Pernikahan impian saya tak perlu perayaan megah. Saya tak membutuhkannya. Bagi saya, lebih penting adalah rencana kami setelahnya. Seperti misalnya, mencari sekolah dimana anak kami nantinya bisa belajar dengan sukacita. Atau, buku-buku yang akan kami gunakan untuk mengajari anak kami berkata-kata untuk pertama kalinya. Atau bahkan, tentang pondok masa depan saat anak kami telah terbang meninggalkan rumah nantinya.

Saat kami kembali punya cukup waktu untuk berduaan menonton matahari terbenam. Dimana seperti biasa, Tuhan akan mulai melukisi langit dengan warna oranye, dilanjutkan dengan warna hijau keperakan. Warna-warna sama yang tak akan pernah lekang. Tidak seperti rambut kami yang telah beruban.

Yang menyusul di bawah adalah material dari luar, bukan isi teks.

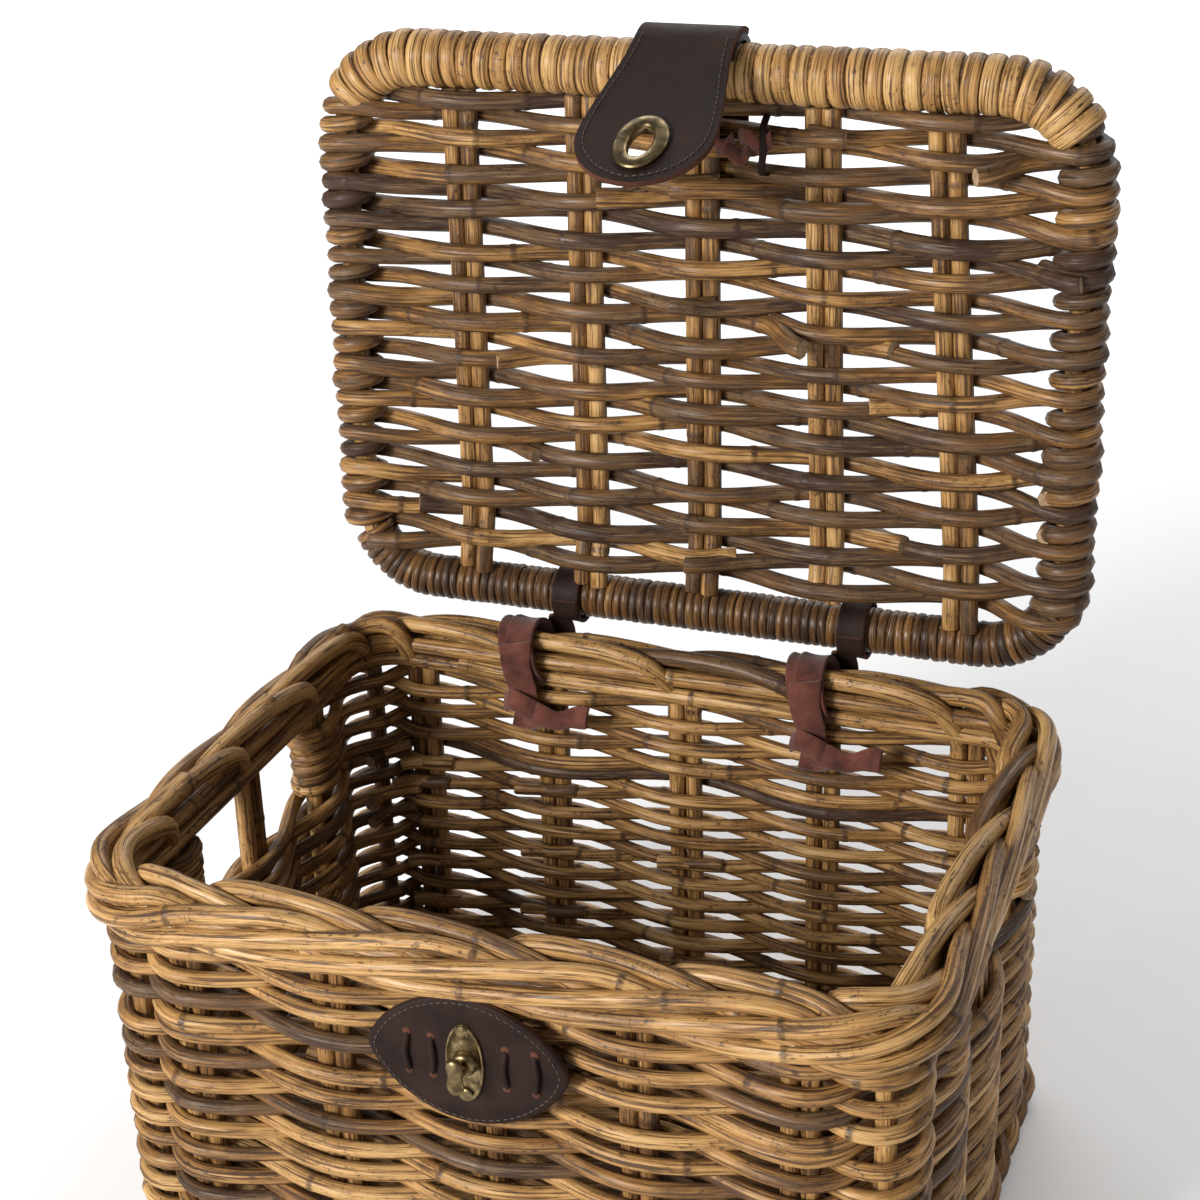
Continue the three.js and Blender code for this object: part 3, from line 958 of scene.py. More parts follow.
@dataclass
class BasketWalls:
    """The woven walls and the stakes that carry them."""

    shape: WallShape
    finishes: Finishes
    weaver: float = 3.65 * MM
    stake: float = 4.5 * MM
    pair: float = 4.4 * MM
    pitch: float = 6.15 * MM

    def tone(self, rng: Chance, z: float, front: bool) -> float:
        """Picks a cane's shade by where it lies.

        Args:
            rng: The source of chance.
            z: The cane's height.
            front: Whether it lies in the front half.

        Returns:
            The shade.
        """
        chance = rng.uniform()
        if front and 0.095 < z < 0.172 and chance < 0.40:
            return rng.choice([Shade.DRIFTWOOD.value, Shade.BROWN.value, Shade.DRIFTWOOD.value])
        if chance < 0.46:
            return Shade.HONEY.value + rng.uniform(-0.08, 0.08)
        if chance < 0.86:
            return Shade.TAN.value + rng.uniform(-0.08, 0.08)
        if chance < 0.95:
            return Shade.BROWN.value
        return Shade.PLUM.value if not front else Shade.DRIFTWOOD.value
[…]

Ataupun tangan kami, yang meski telah sama keriput, namun tetap saling menggenggam.

“Senjanya cantik,” begitu ujarmu.
Dan saya akan tersenyum. “Ah, cantikan juga kamu.”
Lalu senja akan pamit dengan satu kecupan panjang yang mendamaikan.

***

Seperti saya tulis di atas, tentu saja saya juga punya imajinasi tentang pernikahan impian saya nantinya. Begitu banyaknya, sampai-sampai saya tak punya cukup tenaga dan waktu memikirkan hal-hal pendukung seperti resepsi dan sebangsanya.

Bagi saya, yang terpenting adalah hari-hari setelahnya. Dimana saya dan suami saya akan berlomba membuka kado-kado kiriman Tuhan yang berisikan semua anugerah terindah di dunia.

Lembar demi lembar.
Pita demi pita.
Di setiap hari baru kami, yang bertaburan dengan cinta.